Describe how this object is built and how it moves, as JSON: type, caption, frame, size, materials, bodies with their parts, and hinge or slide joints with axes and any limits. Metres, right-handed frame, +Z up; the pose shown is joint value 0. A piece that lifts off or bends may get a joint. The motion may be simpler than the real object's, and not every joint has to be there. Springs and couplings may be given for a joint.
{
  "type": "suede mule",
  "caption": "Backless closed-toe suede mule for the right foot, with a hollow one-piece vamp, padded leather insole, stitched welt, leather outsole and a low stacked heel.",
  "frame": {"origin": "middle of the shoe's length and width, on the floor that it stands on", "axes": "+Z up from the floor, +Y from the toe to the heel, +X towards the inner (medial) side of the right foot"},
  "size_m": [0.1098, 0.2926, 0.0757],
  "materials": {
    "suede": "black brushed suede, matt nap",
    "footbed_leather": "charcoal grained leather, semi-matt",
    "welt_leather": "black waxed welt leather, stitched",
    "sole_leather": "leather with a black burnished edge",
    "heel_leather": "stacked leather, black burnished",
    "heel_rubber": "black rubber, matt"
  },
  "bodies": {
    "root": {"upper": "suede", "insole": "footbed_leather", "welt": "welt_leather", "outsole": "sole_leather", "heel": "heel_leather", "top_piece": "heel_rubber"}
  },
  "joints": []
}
──────────────────────────────
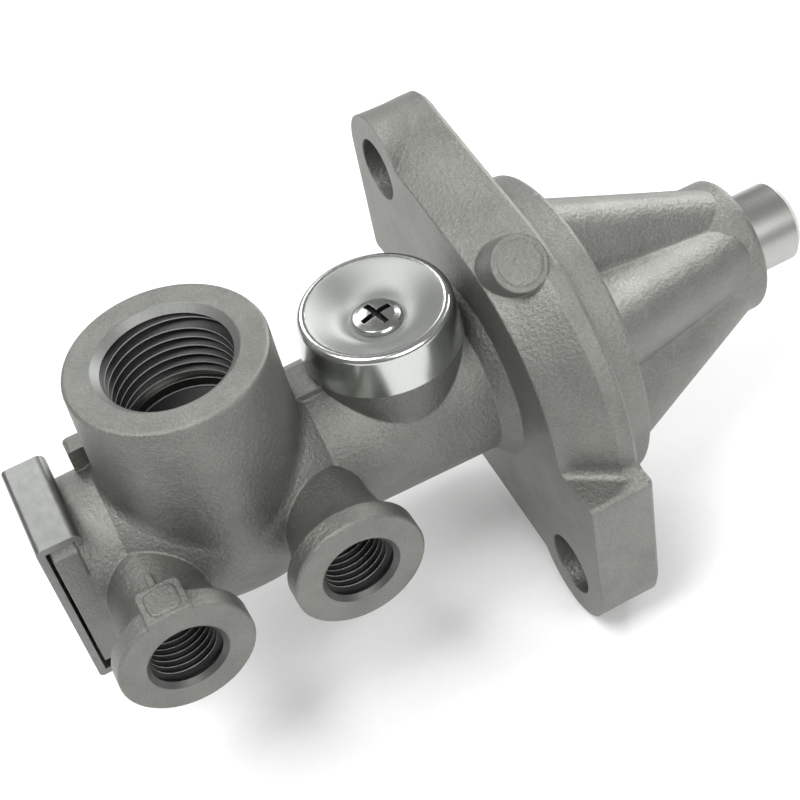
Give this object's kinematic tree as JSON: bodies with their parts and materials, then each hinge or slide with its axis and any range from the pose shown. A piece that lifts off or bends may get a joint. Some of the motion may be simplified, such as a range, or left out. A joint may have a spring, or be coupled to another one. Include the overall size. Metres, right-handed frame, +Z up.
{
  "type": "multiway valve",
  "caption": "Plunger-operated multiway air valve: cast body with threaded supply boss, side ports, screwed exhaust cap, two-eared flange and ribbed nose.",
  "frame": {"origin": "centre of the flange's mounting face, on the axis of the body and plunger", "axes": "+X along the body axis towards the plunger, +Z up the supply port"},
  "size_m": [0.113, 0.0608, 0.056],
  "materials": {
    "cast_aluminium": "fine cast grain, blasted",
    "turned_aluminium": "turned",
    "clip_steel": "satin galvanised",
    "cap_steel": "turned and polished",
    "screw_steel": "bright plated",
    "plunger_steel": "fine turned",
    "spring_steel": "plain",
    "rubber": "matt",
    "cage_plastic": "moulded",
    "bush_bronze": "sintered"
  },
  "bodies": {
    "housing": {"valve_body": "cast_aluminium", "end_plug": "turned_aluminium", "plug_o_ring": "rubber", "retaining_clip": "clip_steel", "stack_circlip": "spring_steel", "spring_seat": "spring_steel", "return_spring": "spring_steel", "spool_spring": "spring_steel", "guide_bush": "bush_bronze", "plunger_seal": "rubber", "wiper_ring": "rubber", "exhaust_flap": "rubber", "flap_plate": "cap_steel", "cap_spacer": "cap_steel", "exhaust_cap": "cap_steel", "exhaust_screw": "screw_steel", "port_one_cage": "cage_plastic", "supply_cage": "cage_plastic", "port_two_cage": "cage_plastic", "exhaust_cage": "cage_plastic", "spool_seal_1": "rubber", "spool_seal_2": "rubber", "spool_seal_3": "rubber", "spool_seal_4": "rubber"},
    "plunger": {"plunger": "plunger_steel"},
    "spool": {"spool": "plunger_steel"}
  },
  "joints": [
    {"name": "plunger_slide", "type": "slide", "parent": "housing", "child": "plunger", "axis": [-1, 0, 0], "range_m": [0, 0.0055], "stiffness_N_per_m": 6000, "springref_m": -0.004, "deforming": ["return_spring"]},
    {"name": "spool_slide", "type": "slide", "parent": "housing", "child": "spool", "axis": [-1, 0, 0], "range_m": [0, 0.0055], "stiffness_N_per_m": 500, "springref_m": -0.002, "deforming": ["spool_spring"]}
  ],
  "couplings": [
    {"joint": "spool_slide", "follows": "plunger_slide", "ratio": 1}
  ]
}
──────────────────────────────
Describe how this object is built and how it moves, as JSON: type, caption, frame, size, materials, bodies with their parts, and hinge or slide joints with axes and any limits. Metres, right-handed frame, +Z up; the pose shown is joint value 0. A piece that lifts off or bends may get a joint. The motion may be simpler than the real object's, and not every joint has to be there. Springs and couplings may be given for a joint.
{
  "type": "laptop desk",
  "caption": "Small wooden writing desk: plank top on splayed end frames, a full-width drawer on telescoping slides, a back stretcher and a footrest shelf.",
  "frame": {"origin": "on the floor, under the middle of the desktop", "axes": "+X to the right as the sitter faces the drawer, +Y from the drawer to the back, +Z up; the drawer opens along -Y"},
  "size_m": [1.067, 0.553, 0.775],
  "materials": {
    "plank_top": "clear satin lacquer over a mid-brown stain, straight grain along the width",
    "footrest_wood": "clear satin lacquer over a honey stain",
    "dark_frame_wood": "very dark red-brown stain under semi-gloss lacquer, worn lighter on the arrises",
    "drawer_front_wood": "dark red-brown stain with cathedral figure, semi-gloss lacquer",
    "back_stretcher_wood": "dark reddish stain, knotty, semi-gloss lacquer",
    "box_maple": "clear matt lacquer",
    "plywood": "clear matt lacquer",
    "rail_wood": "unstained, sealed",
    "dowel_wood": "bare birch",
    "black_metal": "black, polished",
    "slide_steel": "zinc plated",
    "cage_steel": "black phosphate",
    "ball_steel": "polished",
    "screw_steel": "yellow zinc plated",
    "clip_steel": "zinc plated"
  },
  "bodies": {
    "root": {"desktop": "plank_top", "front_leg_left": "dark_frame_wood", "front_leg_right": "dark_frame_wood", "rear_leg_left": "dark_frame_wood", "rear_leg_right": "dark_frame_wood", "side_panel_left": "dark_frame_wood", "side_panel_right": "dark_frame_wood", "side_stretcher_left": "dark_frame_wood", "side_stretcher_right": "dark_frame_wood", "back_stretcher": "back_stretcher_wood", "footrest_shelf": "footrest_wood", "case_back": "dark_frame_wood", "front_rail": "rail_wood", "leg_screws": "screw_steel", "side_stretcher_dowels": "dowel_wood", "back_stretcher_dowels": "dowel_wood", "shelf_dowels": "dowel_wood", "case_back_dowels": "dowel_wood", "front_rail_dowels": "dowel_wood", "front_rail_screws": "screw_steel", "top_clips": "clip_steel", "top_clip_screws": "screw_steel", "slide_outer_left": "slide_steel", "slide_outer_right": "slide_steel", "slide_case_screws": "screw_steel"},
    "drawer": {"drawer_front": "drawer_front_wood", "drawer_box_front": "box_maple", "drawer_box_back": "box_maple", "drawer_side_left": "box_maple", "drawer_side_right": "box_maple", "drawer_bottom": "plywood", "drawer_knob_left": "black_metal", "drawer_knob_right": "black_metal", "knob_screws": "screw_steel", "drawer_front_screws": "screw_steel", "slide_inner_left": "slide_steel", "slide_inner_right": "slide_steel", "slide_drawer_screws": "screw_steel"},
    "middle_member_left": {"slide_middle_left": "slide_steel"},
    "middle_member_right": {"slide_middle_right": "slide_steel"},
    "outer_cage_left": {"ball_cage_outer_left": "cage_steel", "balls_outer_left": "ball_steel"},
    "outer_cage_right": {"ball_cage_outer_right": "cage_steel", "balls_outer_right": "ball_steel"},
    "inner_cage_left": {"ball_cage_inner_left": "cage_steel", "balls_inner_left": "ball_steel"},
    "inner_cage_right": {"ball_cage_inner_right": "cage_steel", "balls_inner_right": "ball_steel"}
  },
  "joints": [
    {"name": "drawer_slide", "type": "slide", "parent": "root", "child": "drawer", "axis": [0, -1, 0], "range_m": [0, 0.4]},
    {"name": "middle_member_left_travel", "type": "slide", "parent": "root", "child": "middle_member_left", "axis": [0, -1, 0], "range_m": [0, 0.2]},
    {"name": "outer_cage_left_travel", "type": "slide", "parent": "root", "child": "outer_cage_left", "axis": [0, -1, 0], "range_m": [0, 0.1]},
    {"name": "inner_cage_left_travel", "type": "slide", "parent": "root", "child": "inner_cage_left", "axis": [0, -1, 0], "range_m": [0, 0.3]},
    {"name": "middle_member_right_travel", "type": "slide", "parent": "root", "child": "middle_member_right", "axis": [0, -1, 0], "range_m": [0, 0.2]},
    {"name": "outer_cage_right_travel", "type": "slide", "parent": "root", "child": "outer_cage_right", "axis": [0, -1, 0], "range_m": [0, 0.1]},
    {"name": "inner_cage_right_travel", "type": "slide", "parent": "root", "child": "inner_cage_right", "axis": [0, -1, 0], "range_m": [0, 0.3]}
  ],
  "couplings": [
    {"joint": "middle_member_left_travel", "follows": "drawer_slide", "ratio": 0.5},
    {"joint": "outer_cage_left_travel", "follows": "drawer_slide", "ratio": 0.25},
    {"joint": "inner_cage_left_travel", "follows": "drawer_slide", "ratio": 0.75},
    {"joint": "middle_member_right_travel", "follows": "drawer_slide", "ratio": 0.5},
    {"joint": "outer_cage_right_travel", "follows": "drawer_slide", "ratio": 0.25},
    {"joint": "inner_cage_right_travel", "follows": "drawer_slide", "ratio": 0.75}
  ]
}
──────────────────────────────
» Written instruction
Where a line of the entries contains the word "from", copy that line.

» Solution for this problem
  "frame": {"origin": "middle of the shoe's length and width, on the floor that it stands on", "axes": "+Z up from the floor, +Y from the toe to the heel, +X towards the inner (medial) side of the right foot"},
Give this object's kinematic tree as JSON: bodies with their parts and materials, then each hinge or slide with its axis and any range from the pose shown. A piece that lifts off or bends may get a joint. Some of the motion may be simplified, such as a range, or left out. A joint may have a spring, or be coupled to another one. Include the overall size. Metres, right-handed frame, +Z up.
  "frame": {"origin": "on the floor, under the middle of the desktop", "axes": "+X to the right as the sitter faces the drawer, +Y from the drawer to the back, +Z up; the drawer opens along -Y"},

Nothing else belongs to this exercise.